The Mirage of Finality
The government presents these trials as the final chapter of the gang war. They want the public to see the 500 leaders and believe the threat is gone forever. But 29,000 murders cannot be resolved in a single courtroom session, no matter how many defendants are present. True justice requires an accounting of how these groups became so powerful, who funded them, and which politicians negotiated with them behind closed doors.
By focusing on the street-level leadership, the state avoids looking at its own historical complicity. Previous administrations, both on the left and the right, famously engaged in secret pacts with these very same leaders to lower murder rates in exchange for prison perks. The current mass trial serves as a convenient way to bury those secrets along with the defendants.
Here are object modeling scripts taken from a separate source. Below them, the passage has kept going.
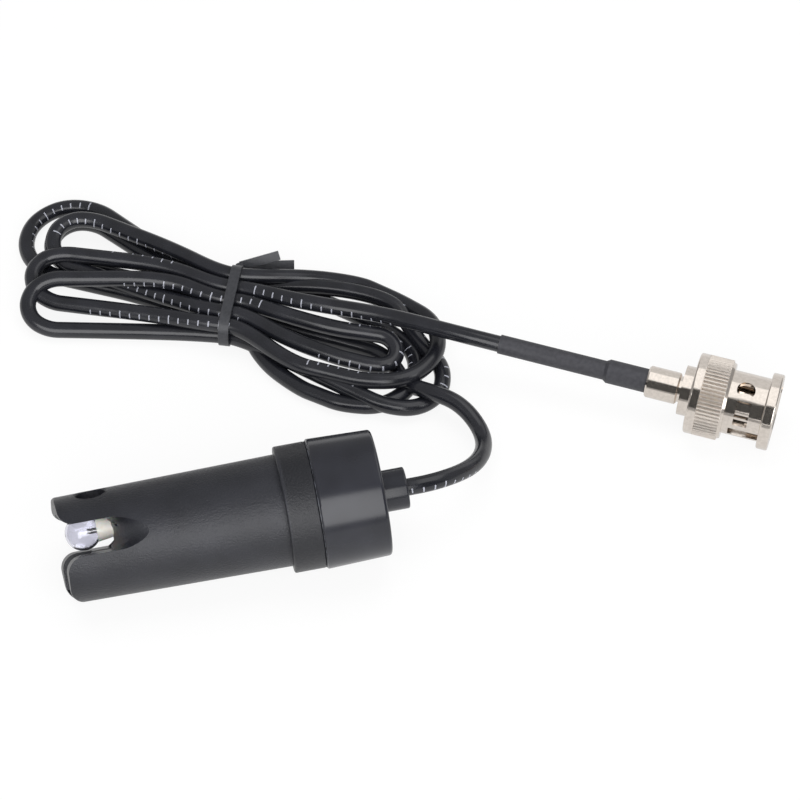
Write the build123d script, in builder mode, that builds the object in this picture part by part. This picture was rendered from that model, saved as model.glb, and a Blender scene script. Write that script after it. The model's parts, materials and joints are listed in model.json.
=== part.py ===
from build123d import *
from math import asin, atan2, cos, pi, radians, sin, sqrt, tan
import os

# pH electrode lying on its side, with its cable tied in a hank and a bayonet plug at the far end.
# Millimetres. +Z is up, the table is z = 0 and the electrode's axis lies over the X axis, tip at -X.
# The origin is the middle of the electrode's footprint.
# Lengths called "at" are distances along the electrode from the near rim of its tip,
# or along the plug from the back of its ferrule.

os.makedirs("parts", exist_ok=True)

overrun = 2.0  # how far every cutter runs past what it cuts
edge_round = 0.35  # the small round on moulded edges

# Guard body: tapered tube, collar, two prongs round the bulb. Its diameters go back to the collar's.
collar_diameter = 23.4
collar_height = 1.35
body_taper = 1.1  # how much thinner the tip is than the body's rear end
body_rear_diameter = collar_diameter - 2 * collar_height
tip_diameter = body_rear_diameter - body_taper
collar_at = 40.0
collar_length = 5.9
tip_lean = 5.6  # degrees; the far side of the tip reaches further
slot_width = 6.0
slot_centre = 1.9
slot_end_at = 15.8
nose_at = 8.8
lower_prong_round = 3.0
upper_prong_round = 2.4
upper_prong_edge_round = 0.8
fork_width = 8.6  # groove in the end of the lower prong
fork_wall = 1.2
fork_floor_at = 4.4
port_diameter = 5.6  # round port in the upper prong
port_at = 6.1
port_turn = 78.0  # degrees round from the slot's direction
port_countersink = 0.4
slot_elevation = 51.0  # degrees; how far up the slot looks

# Inside of the body
seat_wall = 1.4
seat_depth = 4.3  # from the collar's front face to the partition's seat
seat_ledge = 0.7
seat_diameter = body_rear_diameter - 2 * seat_wall
reservoir_diameter = seat_diameter - 2 * seat_ledge
reservoir_at = 20.0
seat_at = collar_at - seat_depth

# Glass electrode, set off the body's axis
glass_offset = 2.6
bulb_diameter = 6.6
bulb_at = 3.5
bulb_wall = 0.35
tube_diameter = 3.0
tube_wall = 0.45
tube_past_seat = 5.5
chamber_diameter = 8.2
seal_front_diameter = 4.3
seal_rear_diameter = 3.5
seal_length = 9.0
seal_gap = 0.04
gel_gap = 0.03
tube_end_at = seat_at + tube_past_seat

# Wires, stopper, partition and potting
wire_diameter = 0.7
wire_tip_step = 0.6  # from the bulb's middle to the wire's tip
wire_past_tube = 3.5
wire_gap = 0.03
buffer_space = 7.5  # air between the buffer and the tube's end
stopper_length = 2.0
stopper_head = 1.0
reference_offset = 4.0
reference_tip_at = 23.0
junction_diameter = 1.0
junction_across = 3.4
junction_out = 4.8
junction_recess = 0.15
gel_space = 3.0  # air between the gel and the partition
partition_thickness = 3.2
ring_section = 1.16
ring_gap = 0.02
potting_length = 3.7
fill_gap = 0.05
wire_tip_at = bulb_at + wire_tip_step
wire_end_at = tube_end_at + wire_past_tube
buffer_end_at = tube_end_at - buffer_space
stopper_front_at = tube_end_at - stopper_length
gel_end_at = seat_at - gel_space
potting_end_at = seat_at + partition_thickness + potting_length

# Rear cap with its cable boss
glue_line = 0.12
cap_step = 0.7  # how much wider the cap is than the collar
cap_taper = 0.8
cap_open_diameter = collar_diameter + cap_step
cap_rear_diameter = cap_open_diameter - cap_taper
cap_end_at = 58.1
cap_wall = 2.2
cap_end_wall = 2.0
spigot_length = 3.2
spigot_wall = 1.5
boss_diameter = 7.7
boss_length = 4.8
cap_rim_round = 0.6

# Cable and what holds it
cable_diameter = 3.0
cable_gap = 0.05
cable_in_cap = 8.5  # from the cap's end to the cable's end inside it
clamp_diameter = 5.2
clamp_length = 2.6
lead_diameter = 0.8
cable_start_at = cap_end_at - cable_in_cap

# Coupling sleeve of the plug. Its diameters go back to the barrel's.
barrel_diameter = 12.2
barrel_wall = 1.2
barrel_step = 0.35
grip_height = 1.65
grip_plain = 1.9
grip_round = 0.45
grip_lip = 0.6  # plain ring in front of the knurl
grip_lip_slope = 0.3
knurl_length = 4.5
knurl_depth = 0.27
knurl_teeth = 66
front_ring_height = 1.25
front_ring_length = 2.2
front_ring_round = 0.35
sleeve_gap = 0.05
sleeve_flange = 1.5
sleeve_end_at = 25.0
sleeve_bore = barrel_diameter - 2 * barrel_wall
grip_diameter = barrel_diameter + 2 * grip_height
front_ring_diameter = barrel_diameter + 2 * front_ring_height

# Plug: places along it are from the back of the ferrule
ferrule_diameter = 6.1
ferrule_wall = 0.6
ferrule_length = 6.2
stem_at = 1.8
stem_gap = 0.03
neck_diameter = 5.0
shoulder_at = 6.8
shoulder_step = 0.45
shoulder_length = 1.9
journal_space = 0.6  # between the journal and the sleeve's bore
journal_length = 4.4
groove_at = 12.05
groove_width = 0.6
groove_depth = 0.4
contact_step = 0.25
contact_wall = 0.5
contact_end_at = 23.0
contact_slot = 0.5
contact_slot_length = 6.0
insulator_step = 0.45
insulator_at = 9.0
insulator_end_at = 15.6
pin_diameter = 1.35
pin_end_at = 22.2
pin_point = 1.0
pin_pot_diameter = 1.8
pin_pot_at = 7.6
pin_pot_length = 3.4
core_diameter = 1.8
ferrule_bore = ferrule_diameter - 2 * ferrule_wall
journal_diameter = sleeve_bore - 2 * journal_space
shoulder_diameter = journal_diameter + 2 * shoulder_step
contact_diameter = journal_diameter - 2 * contact_step
contact_bore = contact_diameter - 2 * contact_wall
insulator_diameter = contact_bore - 2 * insulator_step

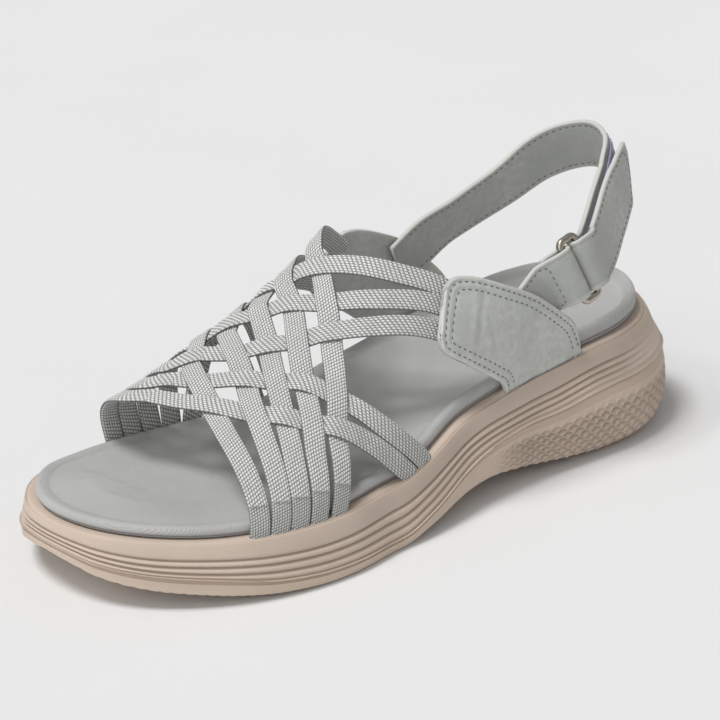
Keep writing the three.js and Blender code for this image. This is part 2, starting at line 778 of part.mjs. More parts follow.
// Ring: a rounded rectangle of wire that lies along the strap's width
function slotRing() {
  const frame = ankleFrame(ringPlace);
  const across = new THREE.Vector3().crossVectors(frame.out, frame.along);
  const centre = frame.place.clone().addScaledVector(frame.out, ringLift);
  const halfLong = tabWidth / 2 + ringPlay + ringWire / 2 - ringCorner;
  const halfWide = barOffset - ringCorner;
  const points = [];
  for (let index = 0; index < ringCornerSteps * 4; index += 1) {
    const corner = Math.floor(index / ringCornerSteps);
    const angle = Math.PI / 2 * (corner + (index % ringCornerSteps) / (ringCornerSteps - 1));
    const long = corner === 0 || corner === 3 ? halfLong : -halfLong;
    const wide = corner < 2 ? halfWide : -halfWide;
    const radial = across.clone().multiplyScalar(Math.cos(angle));
    radial.addScaledVector(frame.along, Math.sin(angle));
    const spine = centre.clone().addScaledVector(across, long).addScaledVector(frame.along, wide);
    spine.addScaledVector(radial, ringCorner);
    for (let k = 0; k < wireSides; k += 1) {
      const round = 2 * Math.PI * k / wireSides;
      const point = spine.clone().addScaledVector(radial, Math.cos(round) * ringWire / 2);
      points.push(point.addScaledVector(frame.out, Math.sin(round) * ringWire / 2));
    }
  }
  const faces = [];
  for (let low = 0; low < points.length; low += wireSides) {
    const high = (low + wireSides) % points.length;
    for (let k = 0; k < wireSides; k += 1) {
      const next = (k + 1) % wireSides;
      faces.push([low + k, low + next, high + k], [low + next, high + next, high + k]);
    }
  }
  return body(points, faces);
}

// One material for each finish of the sandal
function material(color, roughness, metalness = 0) {
  return new THREE.MeshStandardMaterial({ color, roughness, metalness });
}

const looks = {
  sole: material(0xb9aa9b, 0.6),
  bed: material(0x9fa4a6, 0.85),
  webbing: material(0xb9bcbc, 0.9),
  leather: material(0xa8adaa, 0.7),
  metal: material(0xc9c5be, 0.3, 1),
  tape: material(0xb3aec4, 0.95),
};

const sandal = new THREE.Group();

// One named piece of the sandal
function add(name, geometry, look) {
  const mesh = new THREE.Mesh(geometry, look);
  mesh.name = name;
  sandal.add(mesh);
}

add('outsole', outsole(), looks.sole);
add('midsole', midsole(), looks.sole);
add('footbed', footbed(), looks.bed);
add('woven_upper', wovenUpper(), looks.webbing);
add('lateral_quarter', quarterPanel(1), looks.leather);
add('medial_quarter', quarterPanel(-1), looks.leather);
add('ring_tab', ringTab(), looks.leather);
add('ring', slotRing(), looks.metal);
add('heel_strap', heelStrap(), looks.leather);
add('loop_tape', loopTape(), looks.tape);

// The origin is on the floor under the middle of the sandal
const box = new THREE.Box3().setFromObject(sandal);
const middle = box.getCenter(new THREE.Vector3());
sandal.children.forEach((mesh) => mesh.position.set(-middle.x, -middle.y, -box.min.z));

export default sandal;
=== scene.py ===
import math

import bmesh
import bpy
import numpy as np
from mathutils import Matrix, Vector
from mathutils.bvhtree import BVHTree


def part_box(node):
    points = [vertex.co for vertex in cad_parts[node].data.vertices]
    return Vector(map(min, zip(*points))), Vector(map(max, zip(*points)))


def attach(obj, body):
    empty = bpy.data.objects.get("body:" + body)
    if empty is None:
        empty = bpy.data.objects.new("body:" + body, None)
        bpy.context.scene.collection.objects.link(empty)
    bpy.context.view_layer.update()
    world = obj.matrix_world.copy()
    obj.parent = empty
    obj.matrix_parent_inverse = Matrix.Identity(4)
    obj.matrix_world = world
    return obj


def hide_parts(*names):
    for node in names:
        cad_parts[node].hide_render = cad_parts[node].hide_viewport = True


# A left woven-strap sandal: toes to +X, outer side to +Y, up is +Z. Sizes are in millimetres.
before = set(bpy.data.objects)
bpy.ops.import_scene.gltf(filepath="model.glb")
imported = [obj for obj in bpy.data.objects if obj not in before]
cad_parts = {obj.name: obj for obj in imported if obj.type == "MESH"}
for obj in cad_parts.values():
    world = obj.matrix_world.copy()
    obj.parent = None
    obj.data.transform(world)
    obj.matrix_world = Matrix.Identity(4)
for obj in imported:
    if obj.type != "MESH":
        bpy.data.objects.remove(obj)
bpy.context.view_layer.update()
MM = 0.001

# The camera's place round the sandal, and the photo's frame
AZIMUTH = 139.48
ELEVATION = 21.93
ROLL = -1.18
DISTANCE = 885.7
AIM_RIGHT = -0.48
AIM_HEIGHT = 44.84
LENS = 129.6

# Sizes of the sole and the footbed
FOOT_LENGTH = 255
BALL_WIDTH = 94
HEEL_WIDTH = 68
TOE_SWING = 5.8
HEEL_HEIGHT = 40.4
WAIST_HEIGHT = 32
FORE_HEIGHT = 20.4
TOE_HEIGHT = 24
TOE_SPRING = 14
HEEL_ROCKER = 11
ARCH_RISE = 7.6
HEEL_FLARE = 8.4
FORE_FLARE = 4.2
GROOVE_DEPTH = 0.9
GROOVE_HALF = 0.44
RIB_SWELL = 0.2
LIP_BEAD = 0.6
BAND_SHADE = 0.13
STEP_SHARE = 0.055
TREAD_DEPTH = 1.2
TREAD_WIDTH = 2.4
TREAD_PITCH = 9
SEAT_GAP = 0.3
LEDGE = 3.2
FORE_RIM = 4.4
HEEL_RIM = 7.6
HEEL_CUP = 4.4
ARCH_PAD = 3

# Sizes of the foot form and the upper
INSTEP_RISE = 62
TOE_BOX = 21
FORM_INSET = 2.6
STRAP_WIDTH = 7.4
STRAP_WALL = 1.8
WEAVE_LIFT = 0.8
LEATHER_WALL = 1.8
EDGE_ROUND = 0.75
TAB_WIDTH = 19.4
TAB_FLARE = 1.2
TAB_OVERLAP = 6
RING_WIRE = 2.6
RING_PLAY = 0.5
RING_CORNER = 2
TAPE_WALL = 0.7
TAPE_WIDTH = 13
TAPE_LENGTH = 56
ANKLE_HALF = 33
ANKLE_HEIGHT = 98
ANKLE_TILT = 17
QUARTER_TILT = 5
RING_PLACE = 31.5
CLOSURE_LENGTH = 53
CLOSURE_RISE = 2


# How the yarn of the webbing steps from row to row, as shares of its pitch
YARN_ROWS = 8
ROW_STEP = 0.36
DASH_SLANT = 0.22


# Small tools for curves and grids
def table(columns, rows):
    """Rows of numbers as named columns."""
    return {name: np.array(column, float) for name, column in zip(columns.split(), zip(*rows))}


def hermite(t, low, high, leave, arrive):
    """A smooth step between two values that leaves and arrives at given slopes."""
    hold = (1 + 2 * t) * (1 - t) ** 2 * low + t * t * (3 - 2 * t) * high
    return hold + t * (1 - t) ** 2 * leave + t * t * (t - 1) * arrive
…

The spectacle of the mass trial is a distraction from the fundamental question of what happens next. When the cameras leave and the "State of Exception" becomes the permanent state of the nation, what is left of the law? El Salvador has achieved what many thought was impossible: it has broken the back of the most violent gangs in the western hemisphere. But in doing so, it has also broken the scales of justice. The country is no longer a democracy in the traditional sense; it is a hyper-efficient security state where the courtroom is just another wing of the prison.
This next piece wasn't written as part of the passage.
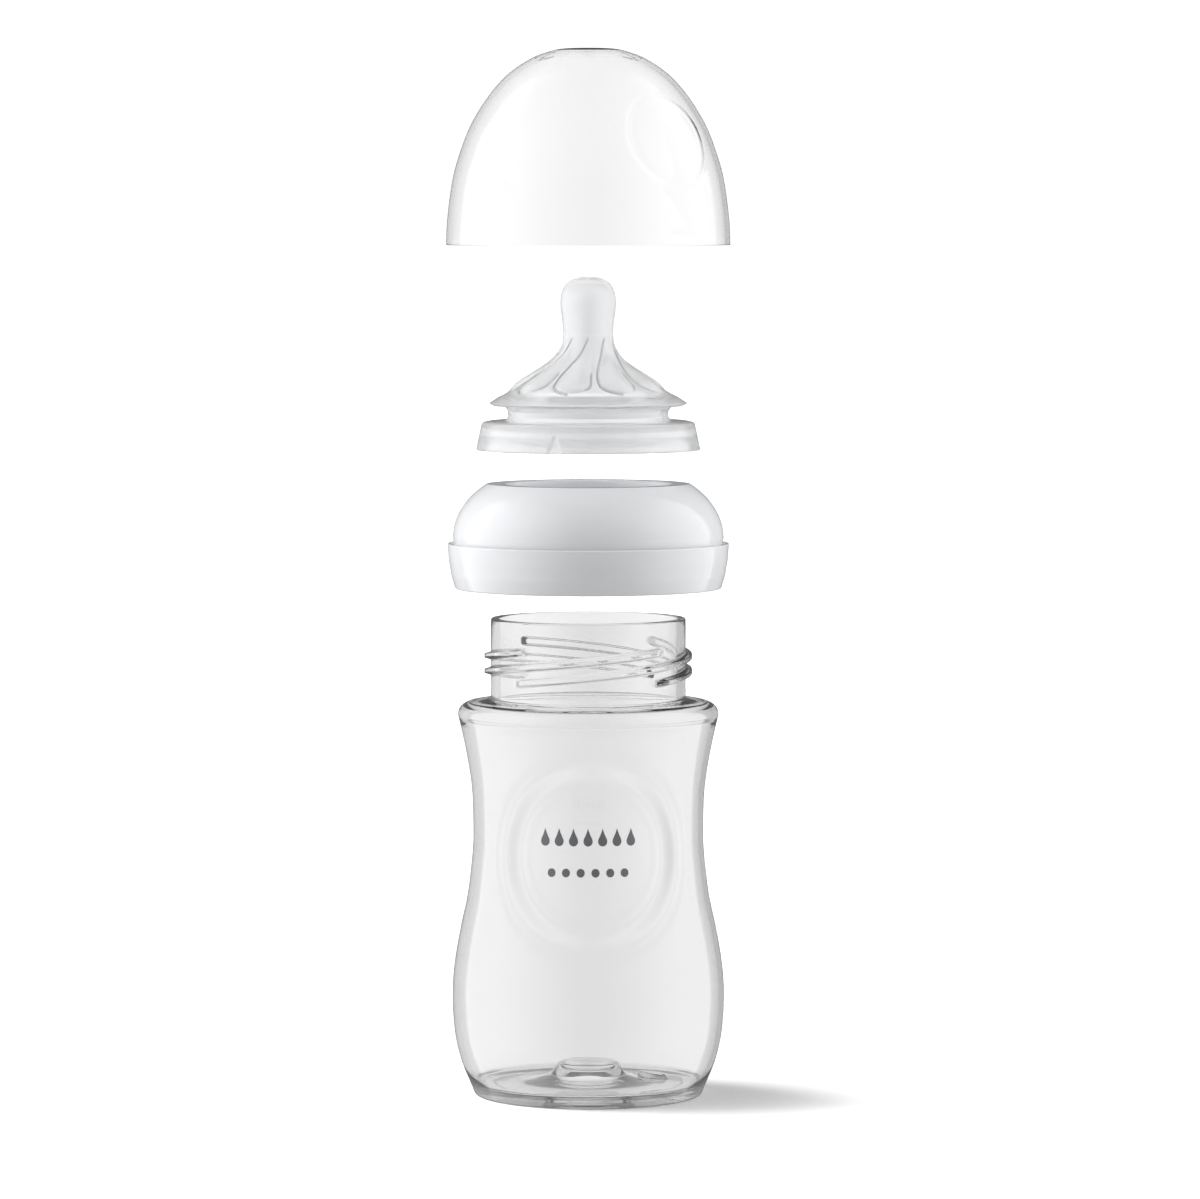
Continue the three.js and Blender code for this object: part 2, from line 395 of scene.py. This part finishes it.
def rib_height(azimuth, r):
    """Height of the short moulded ribs on the inside of the cap's top."""
    along = smoothstep(*RIB_START, r) * (1 - smoothstep(*RIB_END, r))
    across = min(abs(signed(azimuth - centre)) for centre in RIB_AZIMUTHS)
    return RIB_HEIGHT * along * (1 - smoothstep(*RIB_SIDE, across))


# ---------------------------------------------------------------- materials


def new_material(name):
    """A material with no nodes yet, its nodes and its links."""
    material = bpy.data.materials.new(name)
    material.use_nodes = True
    material.node_tree.nodes.clear()
    return material, material.node_tree.nodes, material.node_tree.links


def noise(nodes, links, scale, detail=2.0):
    """A noise factor fixed to the piece."""
    where = nodes.new("ShaderNodeTexCoord")
    texture = nodes.new("ShaderNodeTexNoise")
    texture.inputs["Scale"].default_value = scale
    texture.inputs["Detail"].default_value = detail
    links.new(where.outputs["Object"], texture.inputs["Vector"])
    return texture.outputs["Fac"]


def spread(nodes, links, factor, low, high):
    """The factor's middle stretched to run from low to high."""
    scale = nodes.new("ShaderNodeMapRange")
    scale.inputs["From Min"].default_value = 0.3
    scale.inputs["From Max"].default_value = 0.7
    scale.inputs["To Min"].default_value = low
    scale.inputs["To Max"].default_value = high
    links.new(factor, scale.inputs["Value"])
    return scale.outputs["Result"]


def bump(nodes, links, factor, distance):
    """A normal that the factor bumps by up to a distance in metres."""
    node = nodes.new("ShaderNodeBump")
    node.inputs["Distance"].default_value = distance
    links.new(factor, node.inputs["Height"])
    return node.outputs["Normal"]


def by_height(nodes, links, low, high, below, above):
    """A value that goes from one to another between two heights of the piece, in metres."""
    where = nodes.new("ShaderNodeTexCoord")
    split = nodes.new("ShaderNodeSeparateXYZ")
    links.new(where.outputs["Object"], split.inputs["Vector"])
    scale = nodes.new("ShaderNodeMapRange")
    scale.interpolation_type = "SMOOTHSTEP"
    scale.inputs["From Min"].default_value = low
    scale.inputs["From Max"].default_value = high
    scale.inputs["To Min"].default_value = below
    scale.inputs["To Max"].default_value = above
    links.new(split.outputs["Z"], scale.inputs["Value"])
    return scale.outputs["Result"]


def finish_clear(nodes, links, surface, shade, dimming):
    """Ends a see-through material: lamps shine through it, and thick plastic dims light per metre."""
    path = nodes.new("ShaderNodeLightPath")
    clear = nodes.new("ShaderNodeBsdfTransparent")
    if isinstance(shade, float):
        clear.inputs["Color"].default_value = (shade, shade, shade, 1)
    else:
        links.new(shade, clear.inputs["Color"])
    mix = nodes.new("ShaderNodeMixShader")
    links.new(path.outputs["Is Shadow Ray"], mix.inputs["Fac"])
    links.new(surface, mix.inputs[1])
    links.new(clear.outputs["BSDF"], mix.inputs[2])
    inside = nodes.new("ShaderNodeVolumeAbsorption")
    inside.inputs["Color"].default_value = (0, 0, 0, 1)
    inside.inputs["Density"].default_value = dimming
    output = nodes.new("ShaderNodeOutputMaterial")
    links.new(mix.outputs["Shader"], output.inputs["Surface"])
    links.new(inside.outputs["Volume"], output.inputs["Volume"])


def clear_plastic(name, tint, ior, shade, dimming, milky=False):
    """Clear plastic. A milky one is hazy at its foot, where it's thick, and shades the floor there."""
    material, nodes, links = new_material(name)
    shader = nodes.new("ShaderNodeBsdfPrincipled")
    shader.inputs["Base Color"].default_value = (tint, tint, tint, 1)
    shader.inputs["IOR"].default_value = ior
    shader.inputs["Transmission Weight"].default_value = 1
    wipes = noise(nodes, links, scale=40)
    links.new(spread(nodes, links, wipes, low=0.005, high=0.02), shader.inputs["Roughness"])
    waves = noise(nodes, links, scale=25, detail=1)
    links.new(bump(nodes, links, waves, distance=0.00003), shader.inputs["Normal"])
    if milky:
        through = by_height(nodes, links, low=0.0015, high=0.004, below=0.7, above=1)
        links.new(through, shader.inputs["Transmission Weight"])
        # darker towards the bottom: the colour goes from the tint at 4 mm up down to 0.76 at 1 mm and
        # below
        colour = by_height(nodes, links, low=0.001, high=0.004, below=0.76, above=tint)
        links.new(colour, shader.inputs["Base Color"])
        shade = by_height(nodes, links, low=0.004, high=0.035, below=0.15, above=shade)
    finish_clear(nodes, links, shader.outputs["BSDF"], shade, dimming)
    return material


def white_plastic():
    """Smooth, glossy white plastic."""
    material, nodes, links = new_material("white_polypropylene")
    shader = nodes.new("ShaderNodeBsdfPrincipled")
    shader.inputs["Base Color"].default_value = (0.775, 0.78, 0.8, 1)
    shader.inputs["IOR"].default_value = 1.49
    shader.inputs["Subsurface Weight"].default_value = 0.15
    shader.inputs["Subsurface Radius"].default_value = (1, 1, 1)
    shader.inputs["Subsurface Scale"].default_value = 0.002
    wipes = noise(nodes, links, scale=60)
    links.new(spread(nodes, links, wipes, low=0.07, high=0.12), shader.inputs["Roughness"])
    grain = noise(nodes, links, scale=900, detail=3)
    links.new(bump(nodes, links, grain, distance=0.000006), shader.inputs["Normal"])
    output = nodes.new("ShaderNodeOutputMaterial")
    links.new(shader.outputs["BSDF"], output.inputs["Surface"])
    return material


def silicone():
    """Cloudy silicone, with painted shade that darkens it in the creases that the mesh marks."""
    material, nodes, links = new_material("silicone")
    shader = nodes.new("ShaderNodeBsdfPrincipled")
    # painted shade: the colour runs from the silicone's own white to a dark grey where the mesh marks a
    # crease
    painted_crease_shade = nodes.new("ShaderNodeAttribute")
    painted_crease_shade.attribute_name = "painted_crease_shade"
    colour = nodes.new("ShaderNodeMix")
    colour.data_type = "RGBA"
    colour.inputs["A"].default_value = (0.96, 0.965, 0.97, 1)
    colour.inputs["B"].default_value = (0.42, 0.425, 0.435, 1)
    links.new(painted_crease_shade.outputs["Fac"], colour.inputs["Factor"])
    links.new(colour.outputs["Result"], shader.inputs["Base Color"])
    shader.inputs["IOR"].default_value = 1.41
    shader.inputs["Transmission Weight"].default_value = 0.7
    wipes = noise(nodes, links, scale=80)
    links.new(spread(nodes, links, wipes, low=0.07, high=0.11), shader.inputs["Roughness"])
    grain = noise(nodes, links, scale=1200, detail=3)
    links.new(bump(nodes, links, grain, distance=0.000005), shader.inputs["Normal"])
    finish_clear(nodes, links, shader.outputs["BSDF"], shade=0.8, dimming=11)
    return material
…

The trial of the 500 will likely end in a sentence of life imprisonment for every person in the room. The photos will be shared millions of times as proof of a government that "gets things done." The streets of San Salvador will remain safe for the time being. But the precedent of the assembly-line trial is now etched into the foundation of the state, a tool that can be used against anyone, anywhere, at any time.
Demand for this brand of "iron fist" justice is growing, fueled by the very real trauma of those who lived under gang rule. Yet, the true test of a civilization is not how it treats its most innocent citizens, but how it treats its most reviled. El Salvador has decided that for 500 men, the law is no longer a shield, but a hammer. Once that hammer starts swinging, it rarely stops at the intended target.